刘丽华替儿子回答:“他尿过尿,其它哪儿也没去。我本来是不打算带他进城的,我见他爸睡得那么死,怕吵着他,才带建设出来的。”
安在天:“那你书包里的纸怎么没了?都去哪儿了?”
张建设抬眼看着他说:“我叠了飞机了。”
安在天急切地问:“飞机呢?”
“都飞了。”
刘丽华叫了起来:“都飞哪儿去了?”
张建设被母亲的样子吓坏了,“哇”地哭了起来,过了一会儿才说:“都飞山里去了,一共八架。”
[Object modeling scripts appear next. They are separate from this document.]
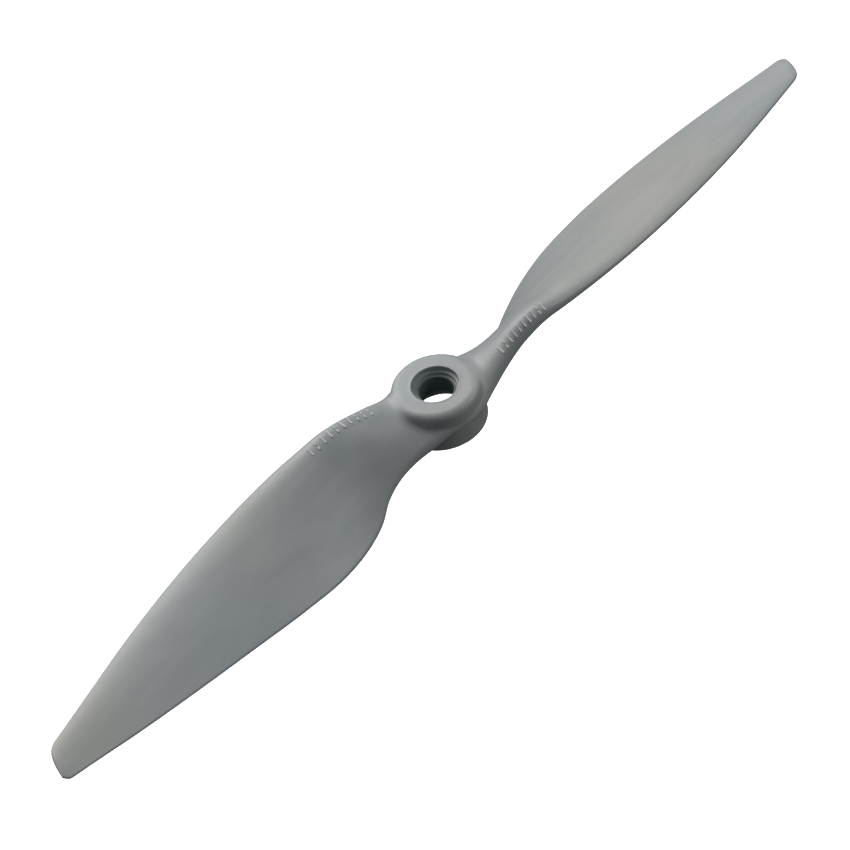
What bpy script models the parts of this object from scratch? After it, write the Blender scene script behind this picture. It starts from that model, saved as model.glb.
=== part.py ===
"""Two-blade push propeller for a multirotor: 203.2 mm across, 114.3 mm pitch, 6.35 mm shaft hole.

The real propeller is one injection moulding. Its hub and its two blades are separate solids here,
with a hairline gap where each blade root wraps round the hub.
The shaft runs along Z and the front of the propeller faces +Z. The first blade lies along +X.
Seen from the front it turns clockwise, so the first blade's leading edge is on its -Y side.
"""

import math

import bmesh
import bpy
import numpy as np

# Driving dimensions, in metres.
DIAMETER = 0.2032
PITCH = 0.1143
BLADES = ("blade_a", "blade_b")

HUB_RADIUS = 0.00835
FRONT_BOSS_RADIUS = 0.00815
FRONT_BOSS_HEIGHT = 0.0039
HUB_HEIGHT = 0.0086
FRONT_RIM_ROUND = 0.0014
REAR_RIM_ROUND = 0.0003
SHAFT_HOLE_RADIUS = 0.003175
FRONT_RECESS_RADIUS = 0.0043
FRONT_RECESS_DEPTH = 0.0016
FRONT_LEDGE_RADIUS = 0.00378
FRONT_LEDGE_DEPTH = 0.0009
REAR_RECESS_RADIUS = 0.0055
REAR_RECESS_DEPTH = 0.0035
ROOT_GAP = 0.0003

# The blade's stations, in millimetres: distance from the shaft axis, leading edge and trailing edge
# across the blade, height of the chord line below the hub's front face, greatest thickness, half
# the thickness of the rounded edges, and rise of the arched underside's middle.
STATIONS = (
    (0.0, -8.0, 8.0, -4.08, 3.6, 1.2, 0.0),
    (7.0, -7.5, 6.35, -4.18, 3.7, 1.0, 0.15),
    (12.0, -7.05, 4.85, -4.28, 3.9, 0.75, 0.35),
    (16.0, -7.05, 4.5, -4.43, 3.8, 0.55, 0.6),
    (20.0, -7.45, 5.1, -4.58, 3.5, 0.42, 0.8),
    (25.0, -8.2, 7.4, -4.28, 3.0, 0.34, 0.85),
    (31.0, -8.9, 9.45, -3.78, 2.5, 0.30, 0.85),
    (39.0, -9.35, 10.85, -3.43, 2.1, 0.28, 0.8),
    (49.0, -9.35, 10.85, -3.33, 1.8, 0.26, 0.7),
    (61.0, -8.75, 9.8, -3.48, 1.6, 0.25, 0.55),
    (74.0, -7.4, 8.15, -3.88, 1.35, 0.24, 0.4),
    (87.0, -5.35, 6.05, -4.33, 1.1, 0.23, 0.22),
    (96.0, -3.8, 4.3, -4.58, 0.9, 0.22, 0.1),
    (101.6, -2.9, 3.3, -4.68, 0.8, 0.22, 0.05),
)
CROWN_POWER = 1.3
TWIST_START = 0.002
TWIST_FULL = 0.0242
TIP_POINT = 0.0022
TIP_LEADING_CUT = 0.0053
TIP_LEADING_POWER = 3.2
TIP_TRAILING_CUT = 0.0012
TIP_TRAILING_POWER = 2.5

# Mesh fineness.
HUB_STEPS = 72
SECTION_STEPS = 13
ROUND_STEPS = 6
TIP_STEPS = 9
TIP_END = 0.00001

GREY_NYLON = (0.33, 0.34, 0.34, 1.0)
MM = 0.001


def new_collection(name):
    collection = bpy.data.collections.new(name)
    bpy.context.scene.collection.children.link(collection)
    return collection


def plastic(name):
    material = bpy.data.materials.new(name)
    material.use_nodes = True
    shader = material.node_tree.nodes["Principled BSDF"]
    shader.inputs["Base Color"].default_value = GREY_NYLON
    shader.inputs["Roughness"].default_value = 0.45
    shader.inputs["Metallic"].default_value = 0.0
    return material


def add_object(name, mesh, collection, parent=None):
    thing = bpy.data.objects.new(name, mesh)
    thing.parent = parent
    collection.objects.link(thing)
    return thing


def smooth_curve(distance, column):
    """A station value at each distance, on a smooth curve through the stations."""
    x = np.array([row[0] for row in STATIONS]) * MM
    y = np.array([row[column] for row in STATIONS]) * MM
    slope = np.gradient(y, x)
    i = np.clip(np.searchsorted(x, distance) - 1, 0, len(x) - 2)
    width = x[i + 1] - x[i]
    t = (distance - x[i]) / width
    return (
        y[i] * (2 * t**3 - 3 * t**2 + 1)
        + slope[i] * width * (t**3 - 2 * t**2 + t)
        + y[i + 1] * (3 * t**2 - 2 * t**3)
        + slope[i + 1] * width * (t**3 - t**2)
    )


def twist(distance):
    """The blade angle: that of a constant pitch, easing to flat where the root meets the hub."""
    share = np.clip((distance - TWIST_START) / (TWIST_FULL - TWIST_START), 0, 1)
    share = share * share * (3 - 2 * share)
    return share * np.arctan2(PITCH, 2 * math.pi * distance)


def tip_edge(edge, distance, cut, power):
    """An edge of the outline, curving in to the tip's outermost point over the length of its cut."""
    past = (distance - (DIAMETER / 2 - cut)) / cut
    return edge + (TIP_POINT - edge) * np.clip(past, 0, 1) ** power


def section(distance):
    """One closed loop of points round the blade: the front from trailing edge to leading edge, then back."""
    leading, trailing, height, thick, edge, arch = (smooth_curve(distance, c) for c in range(1, 7))
    leading = tip_edge(leading, distance, TIP_LEADING_CUT, TIP_LEADING_POWER)
    trailing = tip_edge(trailing, distance, TIP_TRAILING_CUT, TIP_TRAILING_POWER)
    angle = twist(distance)
    chord = (trailing - leading) / math.cos(angle)
    steps = np.linspace(0, math.pi, SECTION_STEPS + 1)
    s = (1 - np.cos(steps)) / 2
    to_edge = np.minimum(1, np.minimum(s, 1 - s) * chord / edge)
    rounding = edge * np.sqrt(1 - (1 - to_edge) ** 2)
    fade = min(1, chord / TIP_LEADING_CUT)
    crown = 2.969 * np.sqrt(s) - 1.26 * s - 3.516 * s**2 + 2.843 * s**3 - 1.036 * s**4
    crown = np.clip(crown, 0, 1) ** CROWN_POWER * (thick - 2 * edge) * fade
    hollow = arch * 4 * s * (1 - s) * fade
    across = leading + (trailing - leading) * s
    chord_line = height - across * math.tan(angle)
    front = chord_line + (hollow + crown + rounding) / math.cos(angle)
    back = chord_line + (hollow - rounding) / math.cos(angle)
    loop = [(distance, y, z) for y, z in zip(across[::-1], front[::-1])]
    loop += [(distance, y, z) for y, z in zip(across[1:-1], back[1:-1])]
    return loop


def blade_distances():
    """Where the loft has its sections: close together at the root and at the tip."""
    root = np.arange(0.003, 0.030, 0.0018)
    span = np.arange(0.030, DIAMETER / 2 - TIP_LEADING_CUT, 0.0042)
    steps = np.linspace(0, math.pi / 2, TIP_STEPS, endpoint=False)
    tip = DIAMETER / 2 - TIP_LEADING_CUT * (1 - np.sin(steps))
    return np.concatenate([root, span, tip, [DIAMETER / 2 - TIP_END]])


def blade_mesh():
    mesh = bpy.data.meshes.new("blade")
    form = bmesh.new()
    loops = [[form.verts.new(p) for p in section(d)] for d in blade_distances()]
    for inner, outer in zip(loops, loops[1:]):
        for k, corner in enumerate(inner):
            form.faces.new((corner, outer[k], outer[k - 1], inner[k - 1]))
    form.faces.new(loops[0])
    form.faces.new(loops[-1][::-1])
    bmesh.ops.recalc_face_normals(form, faces=form.faces)
    form.to_mesh(mesh)
    form.free()
    return mesh


def arc(radius, height, size, start):
    """Points of a quarter circle in the turning plane, clockwise from a start angle in degrees."""
    angles = np.radians(np.linspace(start, start - 90, ROUND_STEPS + 1))
    return [(radius + size * math.cos(a), height + size * math.sin(a)) for a in angles]


def hub_mesh():
    """The hub's turned outline, down its outside and back up through its stepped hole."""
    rear = -HUB_HEIGHT
    outline = arc(FRONT_BOSS_RADIUS - FRONT_RIM_ROUND, -FRONT_RIM_ROUND, FRONT_RIM_ROUND, 90)
    outline += [(FRONT_BOSS_RADIUS, -FRONT_BOSS_HEIGHT), (HUB_RADIUS, -FRONT_BOSS_HEIGHT)]
    outline += arc(HUB_RADIUS - REAR_RIM_ROUND, rear + REAR_RIM_ROUND, REAR_RIM_ROUND, 0)
    outline += [
        (REAR_RECESS_RADIUS, rear),
        (REAR_RECESS_RADIUS, rear + REAR_RECESS_DEPTH),
        (SHAFT_HOLE_RADIUS, rear + REAR_RECESS_DEPTH),
        (SHAFT_HOLE_RADIUS, -FRONT_RECESS_DEPTH),
        (FRONT_LEDGE_RADIUS, -FRONT_RECESS_DEPTH),
        (FRONT_LEDGE_RADIUS, -FRONT_LEDGE_DEPTH),
        (FRONT_RECESS_RADIUS, -FRONT_LEDGE_DEPTH),
        (FRONT_RECESS_RADIUS, 0.0),
    ]
    points = [(radius, 0.0, height) for radius, height in outline]
    edges = [(i, (i + 1) % len(points)) for i in range(len(points))]
    mesh = bpy.data.meshes.new("hub")
    mesh.from_pydata(points, edges, [])
    return mesh


def make_hub(collection, parent):
    hub = add_object("hub", hub_mesh(), collection, parent)
    turn = hub.modifiers.new("turn", "SCREW")
    turn.angle = 2 * math.pi
    turn.steps = turn.render_steps = HUB_STEPS
    turn.use_merge_vertices = True
    turn.merge_threshold = 0.00001
    turn.use_smooth_shade = True
    hub.data.materials.append(plastic("hub_nylon"))
    return hub


def make_hub_clearance(collection, parent):
    """The cutter that leaves a gap between the hub and each blade root."""
    bpy.ops.mesh.primitive_cylinder_add(
        vertices=HUB_STEPS,
        radius=HUB_RADIUS + ROOT_GAP,
        depth=4 * HUB_HEIGHT,
    )
    cutter = bpy.context.object
    cutter.name = "hub_clearance"
    for owner in list(cutter.users_collection):
        owner.objects.unlink(cutter)
    collection.objects.link(cutter)
    cutter.parent = parent
    cutter.hide_render = True
    cutter.display_type = "WIRE"
    return cutter


def make_blade(name, turn, mesh, cutter, collection, parent):
    blade = add_object(name, mesh, collection, parent)
    blade.rotation_euler = (0, 0, turn)
    cut = blade.modifiers.new("hub_gap", "BOOLEAN")
    cut.operation = "DIFFERENCE"
    cut.solver = "EXACT"
    cut.object = cutter
    blade.data.materials.append(plastic(name + "_nylon"))
    blade.data.shade_smooth()
    return blade


def main():
    for thing in list(bpy.data.objects):
        bpy.data.objects.remove(thing)
    parts = new_collection("propeller")
    cutters = new_collection("propeller_cutters")

    heights = [point[2] for d in blade_distances() for point in section(d)]
    disc_plane = (min(heights) + max(heights)) / 2
    shaft_axis = bpy.data.objects.new("shaft_axis", None)
    shaft_axis.location = (0, 0, -disc_plane)
    parts.objects.link(shaft_axis)

    make_hub(parts, shaft_axis)
    cutter = make_hub_clearance(cutters, shaft_axis)
    for number, name in enumerate(BLADES):
        turn = number * 2 * math.pi / len(BLADES)
        make_blade(name, turn, blade_mesh(), cutter, parts, shaft_axis)
    print("hub front face at height", round(-disc_plane / MM, 4), "mm")


main()
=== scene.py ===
"""A grey two-blade push propeller for a multirotor, moulded in one shot of glass-filled nylon."""

import math

import bmesh
import bpy
import numpy as np
from mathutils import Matrix, Vector
from mathutils.bvhtree import BVHTree


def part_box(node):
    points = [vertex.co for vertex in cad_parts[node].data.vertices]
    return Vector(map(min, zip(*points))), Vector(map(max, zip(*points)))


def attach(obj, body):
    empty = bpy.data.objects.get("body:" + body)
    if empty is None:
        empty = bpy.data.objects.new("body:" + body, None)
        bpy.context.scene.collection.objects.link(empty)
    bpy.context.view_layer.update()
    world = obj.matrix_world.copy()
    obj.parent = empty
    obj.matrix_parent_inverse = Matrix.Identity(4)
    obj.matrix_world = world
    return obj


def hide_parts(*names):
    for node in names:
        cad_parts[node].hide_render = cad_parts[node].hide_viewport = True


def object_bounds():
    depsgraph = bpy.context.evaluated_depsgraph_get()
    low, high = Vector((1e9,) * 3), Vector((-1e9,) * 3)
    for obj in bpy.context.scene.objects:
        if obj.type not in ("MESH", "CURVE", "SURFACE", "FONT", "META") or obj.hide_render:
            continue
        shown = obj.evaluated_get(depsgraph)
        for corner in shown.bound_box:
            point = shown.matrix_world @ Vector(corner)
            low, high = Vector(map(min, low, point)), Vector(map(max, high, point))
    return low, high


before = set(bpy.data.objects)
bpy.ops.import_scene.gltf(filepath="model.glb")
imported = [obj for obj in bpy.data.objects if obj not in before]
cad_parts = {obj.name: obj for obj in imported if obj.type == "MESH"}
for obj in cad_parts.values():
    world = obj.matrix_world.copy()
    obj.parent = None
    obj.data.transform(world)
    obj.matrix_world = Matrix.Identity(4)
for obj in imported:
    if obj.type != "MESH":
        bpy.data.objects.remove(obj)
cad_low, cad_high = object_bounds()


# ---------------------------------------------------------------------------------------------
# The span. One twisted bar of blade section runs from tip to tip, right through where the hub
# goes, and is moulded with the hub in one shot of nylon filled with short glass fibres. Its angle
# follows a constant pitch, and it turns clockwise seen from the front: +X leads with its -Y edge.
# ---------------------------------------------------------------------------------------------
# Painted shade in the shaft hole and its recesses, as a darker colour towards the shaft: distance from
# its axis, and the tint there.
painted_hole_shade = (
    (0.003325, (0.24, 0.31, 0.29, 1)),
    (0.0035, (0.62, 0.66, 0.65, 1)),
    (0.004275, (0.62, 0.66, 0.65, 1)),
    (0.004375, (1, 1, 1, 1)),
)
painted_shade_reach = 0.005


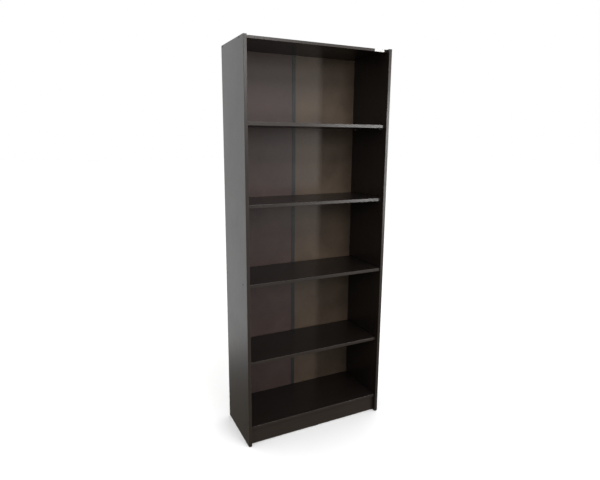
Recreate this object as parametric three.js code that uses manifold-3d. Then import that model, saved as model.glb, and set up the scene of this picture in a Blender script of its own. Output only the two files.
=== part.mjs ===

黄依依和小查看着外面,见安在天、童副处长带着刘丽华、张建设上了一辆吉普车。
战士们纷纷撤离了班车,却是重新整队,似乎又要出发去执行任务。
车里人议论纷纷。
小查担心地:“看来事还不小,弄不好,安副院长都要受牵连,挨处分,没看见他都来了。”
黄依依问:“这个张国庆的爱人是干什么的?”
“她叫刘丽华,是我们医院的护士,来701之前在乡下当医生。幸亏你这几次住院都没赶上她在的科,她可厉害了,脾气很大,他们两口子吵架,经常大打出手,打起来,刘丽华手里抓到什么,都敢往男人身上甩,有一次甩过去的,竟是一把医院里用的手术剪子,闪着银光飞过去,一下子插在了张国庆的肩膀上。从那以后,全院的人都知道了,张国庆怕老婆。不过碰上这样的女人,没法儿不怕,谁敢不怕?”
“看张国庆的样子,是个挺老实的人,怕老婆,这样的男人可怜啊。”
山里,零零星星的,漫山遍野,到处都有解放军战士在搜山,其实是在搜那八架坠落在山谷里的“飞机”。
有的飞到了树杈上,有的飞到了山涧里,还有落在山崖上的……
经过两天一夜的搜山,应该还算不错,总算找回来了六架“飞机”,但是,还是丢失了两架,其造成的损失,似乎不亚于丢失了两架真飞机,整个701都在为之惊心,都在危言耸听地谈论。
院领导在开会,徐院长发言:“……总之,张国庆的处分是免不了的,而且一定不能轻了。开天辟地,在我们701的历史上,还不曾有过机要员犯下如此重大的错误。”